_Task_.
Reproduce only the lines of the material below that start at the line containing "clear_scene()" and stop at the line containing "obj.parent = None". Keep both end lines.

_Data extract_.

::::::::

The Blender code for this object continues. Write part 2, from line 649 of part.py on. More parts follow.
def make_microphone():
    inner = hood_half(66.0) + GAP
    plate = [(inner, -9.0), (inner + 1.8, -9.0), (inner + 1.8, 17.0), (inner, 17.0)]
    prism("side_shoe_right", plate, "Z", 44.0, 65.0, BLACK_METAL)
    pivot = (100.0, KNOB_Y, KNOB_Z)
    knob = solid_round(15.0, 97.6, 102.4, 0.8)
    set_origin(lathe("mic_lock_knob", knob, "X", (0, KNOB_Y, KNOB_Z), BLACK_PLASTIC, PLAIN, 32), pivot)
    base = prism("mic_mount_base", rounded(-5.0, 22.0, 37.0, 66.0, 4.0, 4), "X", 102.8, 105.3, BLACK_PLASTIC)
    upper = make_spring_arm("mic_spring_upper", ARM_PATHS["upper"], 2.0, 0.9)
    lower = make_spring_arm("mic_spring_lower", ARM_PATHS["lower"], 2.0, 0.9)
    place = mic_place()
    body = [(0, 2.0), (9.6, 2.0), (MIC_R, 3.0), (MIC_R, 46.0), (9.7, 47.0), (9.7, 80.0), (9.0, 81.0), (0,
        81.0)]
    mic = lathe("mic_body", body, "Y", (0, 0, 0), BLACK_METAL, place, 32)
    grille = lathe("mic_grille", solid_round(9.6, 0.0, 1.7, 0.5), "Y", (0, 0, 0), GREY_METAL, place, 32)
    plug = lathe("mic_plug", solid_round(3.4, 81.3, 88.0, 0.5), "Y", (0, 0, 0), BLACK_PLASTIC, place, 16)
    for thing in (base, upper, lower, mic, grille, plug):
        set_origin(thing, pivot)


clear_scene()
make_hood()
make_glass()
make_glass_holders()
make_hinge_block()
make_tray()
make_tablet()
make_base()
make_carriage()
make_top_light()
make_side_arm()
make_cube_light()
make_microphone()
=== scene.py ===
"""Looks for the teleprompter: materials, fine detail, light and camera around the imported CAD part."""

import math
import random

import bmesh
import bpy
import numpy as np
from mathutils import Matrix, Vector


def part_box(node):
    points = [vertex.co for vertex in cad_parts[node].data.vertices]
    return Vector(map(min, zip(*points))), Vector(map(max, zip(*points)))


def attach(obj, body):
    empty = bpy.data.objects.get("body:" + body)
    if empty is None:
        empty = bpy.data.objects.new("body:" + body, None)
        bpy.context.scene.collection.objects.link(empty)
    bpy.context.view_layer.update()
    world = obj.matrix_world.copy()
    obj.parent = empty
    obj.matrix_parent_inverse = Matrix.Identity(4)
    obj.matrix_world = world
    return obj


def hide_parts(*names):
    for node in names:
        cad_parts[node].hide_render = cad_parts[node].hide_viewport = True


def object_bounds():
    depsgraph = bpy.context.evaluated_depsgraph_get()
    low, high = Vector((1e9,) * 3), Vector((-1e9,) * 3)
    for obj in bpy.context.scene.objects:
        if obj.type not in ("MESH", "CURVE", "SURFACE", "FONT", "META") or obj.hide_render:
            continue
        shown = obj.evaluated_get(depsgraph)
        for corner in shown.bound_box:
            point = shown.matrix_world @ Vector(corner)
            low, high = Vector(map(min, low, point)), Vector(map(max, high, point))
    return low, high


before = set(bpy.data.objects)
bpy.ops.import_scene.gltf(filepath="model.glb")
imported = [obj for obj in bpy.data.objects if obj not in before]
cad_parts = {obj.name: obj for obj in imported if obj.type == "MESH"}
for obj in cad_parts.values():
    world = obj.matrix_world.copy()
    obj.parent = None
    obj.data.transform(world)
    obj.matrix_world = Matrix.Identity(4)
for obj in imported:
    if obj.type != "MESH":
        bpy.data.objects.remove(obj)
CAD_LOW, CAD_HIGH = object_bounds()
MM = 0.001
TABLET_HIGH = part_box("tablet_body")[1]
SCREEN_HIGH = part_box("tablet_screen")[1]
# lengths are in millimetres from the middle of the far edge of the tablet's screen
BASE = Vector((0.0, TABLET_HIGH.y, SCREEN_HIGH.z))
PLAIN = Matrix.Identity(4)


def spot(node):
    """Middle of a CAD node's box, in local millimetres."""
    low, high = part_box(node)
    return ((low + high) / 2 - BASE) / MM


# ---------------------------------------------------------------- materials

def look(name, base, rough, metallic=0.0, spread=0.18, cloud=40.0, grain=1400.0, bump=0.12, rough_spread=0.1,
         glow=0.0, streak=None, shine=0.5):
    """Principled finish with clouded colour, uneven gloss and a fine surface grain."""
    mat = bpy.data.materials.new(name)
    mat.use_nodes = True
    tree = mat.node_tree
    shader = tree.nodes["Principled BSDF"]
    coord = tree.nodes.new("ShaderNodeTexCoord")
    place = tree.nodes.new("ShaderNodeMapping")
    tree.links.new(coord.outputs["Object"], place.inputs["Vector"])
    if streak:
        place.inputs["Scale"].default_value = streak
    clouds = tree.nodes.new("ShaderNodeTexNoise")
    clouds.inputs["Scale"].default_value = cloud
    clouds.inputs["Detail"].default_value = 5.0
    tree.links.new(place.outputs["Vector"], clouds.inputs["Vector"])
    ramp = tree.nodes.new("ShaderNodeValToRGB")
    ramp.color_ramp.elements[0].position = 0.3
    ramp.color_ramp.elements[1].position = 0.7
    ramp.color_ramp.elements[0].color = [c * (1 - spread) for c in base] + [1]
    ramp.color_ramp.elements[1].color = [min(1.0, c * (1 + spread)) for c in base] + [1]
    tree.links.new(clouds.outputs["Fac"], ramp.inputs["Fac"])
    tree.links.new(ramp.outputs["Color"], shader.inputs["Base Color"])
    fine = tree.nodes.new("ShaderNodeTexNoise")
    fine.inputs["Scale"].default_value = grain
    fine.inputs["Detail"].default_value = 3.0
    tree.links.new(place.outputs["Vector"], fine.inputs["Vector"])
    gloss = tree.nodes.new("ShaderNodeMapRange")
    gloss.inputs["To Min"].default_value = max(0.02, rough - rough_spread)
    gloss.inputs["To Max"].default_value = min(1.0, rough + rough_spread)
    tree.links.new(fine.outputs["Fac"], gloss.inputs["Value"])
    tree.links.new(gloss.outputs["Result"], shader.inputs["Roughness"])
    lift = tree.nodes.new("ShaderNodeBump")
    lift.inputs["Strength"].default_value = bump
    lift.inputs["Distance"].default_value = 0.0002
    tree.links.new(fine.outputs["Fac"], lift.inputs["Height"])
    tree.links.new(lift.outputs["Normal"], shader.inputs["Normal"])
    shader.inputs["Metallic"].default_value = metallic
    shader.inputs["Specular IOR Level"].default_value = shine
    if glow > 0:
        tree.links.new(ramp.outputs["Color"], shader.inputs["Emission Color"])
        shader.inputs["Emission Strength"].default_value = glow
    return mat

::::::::

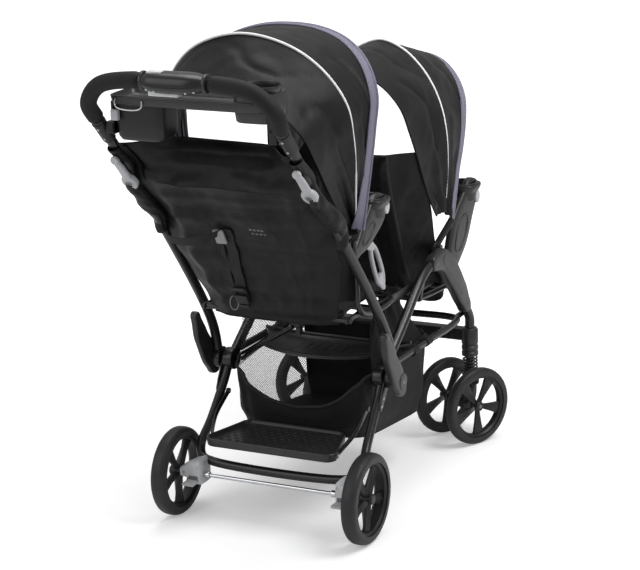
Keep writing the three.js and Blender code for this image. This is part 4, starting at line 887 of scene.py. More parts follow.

::::::::

_Answer in full_.
clear_scene()
make_hood()
make_glass()
make_glass_holders()
make_hinge_block()
make_tray()
make_tablet()
make_base()
make_carriage()
make_top_light()
make_side_arm()
make_cube_light()
make_microphone()
=== scene.py ===
"""Looks for the teleprompter: materials, fine detail, light and camera around the imported CAD part."""

import math
import random

import bmesh
import bpy
import numpy as np
from mathutils import Matrix, Vector


def part_box(node):
    points = [vertex.co for vertex in cad_parts[node].data.vertices]
    return Vector(map(min, zip(*points))), Vector(map(max, zip(*points)))


def attach(obj, body):
    empty = bpy.data.objects.get("body:" + body)
    if empty is None:
        empty = bpy.data.objects.new("body:" + body, None)
        bpy.context.scene.collection.objects.link(empty)
    bpy.context.view_layer.update()
    world = obj.matrix_world.copy()
    obj.parent = empty
    obj.matrix_parent_inverse = Matrix.Identity(4)
    obj.matrix_world = world
    return obj


def hide_parts(*names):
    for node in names:
        cad_parts[node].hide_render = cad_parts[node].hide_viewport = True


def object_bounds():
    depsgraph = bpy.context.evaluated_depsgraph_get()
    low, high = Vector((1e9,) * 3), Vector((-1e9,) * 3)
    for obj in bpy.context.scene.objects:
        if obj.type not in ("MESH", "CURVE", "SURFACE", "FONT", "META") or obj.hide_render:
            continue
        shown = obj.evaluated_get(depsgraph)
        for corner in shown.bound_box:
            point = shown.matrix_world @ Vector(corner)
            low, high = Vector(map(min, low, point)), Vector(map(max, high, point))
    return low, high


before = set(bpy.data.objects)
bpy.ops.import_scene.gltf(filepath="model.glb")
imported = [obj for obj in bpy.data.objects if obj not in before]
cad_parts = {obj.name: obj for obj in imported if obj.type == "MESH"}
for obj in cad_parts.values():
    world = obj.matrix_world.copy()
    obj.parent = None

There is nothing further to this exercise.